Out of the lines below, please list those that hold the string "with".

□ □ □ □ □

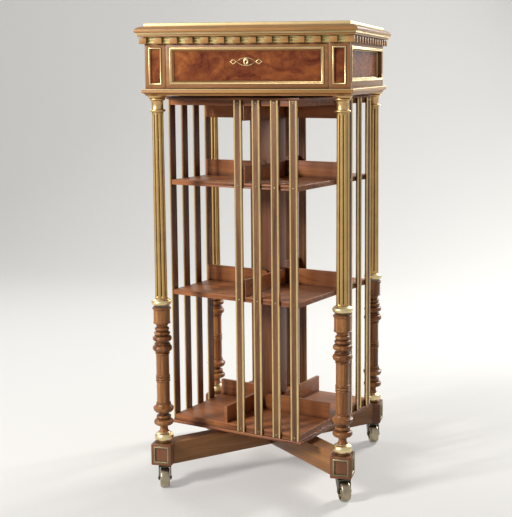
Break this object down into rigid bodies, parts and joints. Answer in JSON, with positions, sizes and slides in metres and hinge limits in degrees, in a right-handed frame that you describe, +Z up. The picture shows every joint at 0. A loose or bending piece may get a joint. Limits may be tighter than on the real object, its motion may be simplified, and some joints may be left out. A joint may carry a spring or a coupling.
{
  "type": "revolving bookcase",
  "caption": "Revolving bookcase: a slatted case for books turning between turned and reeded corner columns, under a dentilled top with a locking drawer, on castors.",
  "frame": {"origin": "on the floor, under the centre of the top", "axes": "+Z up, the drawer opens towards -Y, +X to the right as seen from the drawer side"},
  "size_m": [0.568, 0.568, 1.211],
  "materials": {
    "walnut": "french polished, warm red brown",
    "burr_walnut": "polished burr veneer, mottled",
    "drawer_wood": "plain waxed timber",
    "brass": "aged polish",
    "iron": "blackened"
  },
  "bodies": {
    "frame": {"top_board": "walnut", "cornice_mouldings": "walnut", "corner_posts": "walnut", "carcass_rails": "walnut", "side_panels": "walnut", "back_panel": "walnut", "bottom_board": "walnut", "base_moulding": "walnut", "corner_blocks": "walnut", "stretcher_lower": "walnut", "stretcher_upper": "walnut", "leg_front_left": "walnut", "leg_front_right": "walnut", "leg_back_right": "walnut", "leg_back_left": "walnut", "dentils": "walnut", "burr_panels": "burr_walnut", "drawer_guides": "drawer_wood", "top_fillet": "brass", "brass_lines": "brass", "dentil_backing": "brass", "panel_frames": "brass", "block_frames": "brass", "capitals": "brass", "column_rings": "brass", "column_shaft_front_left": "brass", "column_shaft_front_right": "brass", "column_shaft_back_right": "brass", "column_shaft_back_left": "brass", "spindle": "iron", "top_pivot": "iron", "castor_plates": "iron"},
    "drawer": {"drawer_front": "walnut", "drawer_panel": "burr_walnut", "drawer_frame": "brass", "drawer_sides": "drawer_wood", "drawer_back": "drawer_wood", "drawer_bottom": "drawer_wood", "escutcheon": "brass", "drawer_lock": "iron"},
    "lock_bolt": {"lock_bolt": "brass"},
    "case": {"bottom_shelf": "walnut", "middle_shelf": "walnut", "upper_shelf": "walnut", "top_shelf": "walnut", "centre_post": "walnut", "slats": "walnut", "slat_beads": "brass", "slat_nails": "brass", "book_stops": "walnut", "hanging_stops": "walnut", "pivot_bushes": "brass"},
    "castor_front_left": {"castor_fork_front_left": "iron"},
    "wheel_front_left": {"castor_wheel_front_left": "brass"},
    "castor_front_right": {"castor_fork_front_right": "iron"},
    "wheel_front_right": {"castor_wheel_front_right": "brass"},
    "castor_back_right": {"castor_fork_back_right": "iron"},
    "wheel_back_right": {"castor_wheel_back_right": "brass"},
    "castor_back_left": {"castor_fork_back_left": "iron"},
    "wheel_back_left": {"castor_wheel_back_left": "brass"}
  },
  "joints": [
    {"name": "drawer_slide", "type": "slide", "parent": "frame", "child": "drawer", "axis": [0, -1, 0], "range_m": [0, 0.38]},
    {"name": "lock_bolt_slide", "type": "slide", "parent": "drawer", "child": "lock_bolt", "axis": [0, 0, 1], "range_m": [0, 0.007]},
    {"name": "case_turn", "type": "hinge", "parent": "frame", "child": "case", "pos_m": [0, 0, 0.134], "axis": [0, 0, 1], "continuous": true},
    {"name": "castor_swivel_front_left", "type": "hinge", "parent": "frame", "child": "castor_front_left", "pos_m": [-0.24, -0.24, 0.0573], "axis": [0, 0, 1], "continuous": true},
    {"name": "castor_roll_front_left", "type": "hinge", "parent": "castor_front_left", "child": "wheel_front_left", "pos_m": [-0.23455, -0.25504, 0.0255], "axis": [-0.9403, -0.3404, 0], "continuous": true},
    {"name": "castor_swivel_front_right", "type": "hinge", "parent": "frame", "child": "castor_front_right", "pos_m": [0.24, -0.24, 0.0573], "axis": [0, 0, 1], "continuous": true},
    {"name": "castor_roll_front_right", "type": "hinge", "parent": "castor_front_right", "child": "wheel_front_right", "pos_m": [0.24726, -0.25426, 0.0255], "axis": [-0.891, -0.454, 0], "continuous": true},
    {"name": "castor_swivel_back_right", "type": "hinge", "parent": "frame", "child": "castor_back_right", "pos_m": [0.24, 0.24, 0.0573], "axis": [0, 0, 1], "continuous": true},
    {"name": "castor_roll_back_right", "type": "hinge", "parent": "castor_back_right", "child": "wheel_back_right", "pos_m": [0.24547, 0.22496, 0.0255], "axis": [-0.9397, -0.342, 0], "continuous": true},
    {"name": "castor_swivel_back_left", "type": "hinge", "parent": "frame", "child": "castor_back_left", "pos_m": [-0.24, 0.24, 0.0573], "axis": [0, 0, 1], "continuous": true},
    {"name": "castor_roll_back_left", "type": "hinge", "parent": "castor_back_left", "child": "wheel_back_left", "pos_m": [-0.24918, 0.22689, 0.0255], "axis": [-0.8192, 0.5736, 0], "continuous": true}
  ]
}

□ □ □ □ □

▸ RESPONSE TO THE TASK:
Break this object down into rigid bodies, parts and joints. Answer in JSON, with positions, sizes and slides in metres and hinge limits in degrees, in a right-handed frame that you describe, +Z up. The picture shows every joint at 0. A loose or bending piece may get a joint. Limits may be tighter than on the real object, its motion may be simplified, and some joints may be left out. A joint may carry a spring or a coupling.
  "caption": "Revolving bookcase: a slatted case for books turning between turned and reeded corner columns, under a dentilled top with a locking drawer, on castors.",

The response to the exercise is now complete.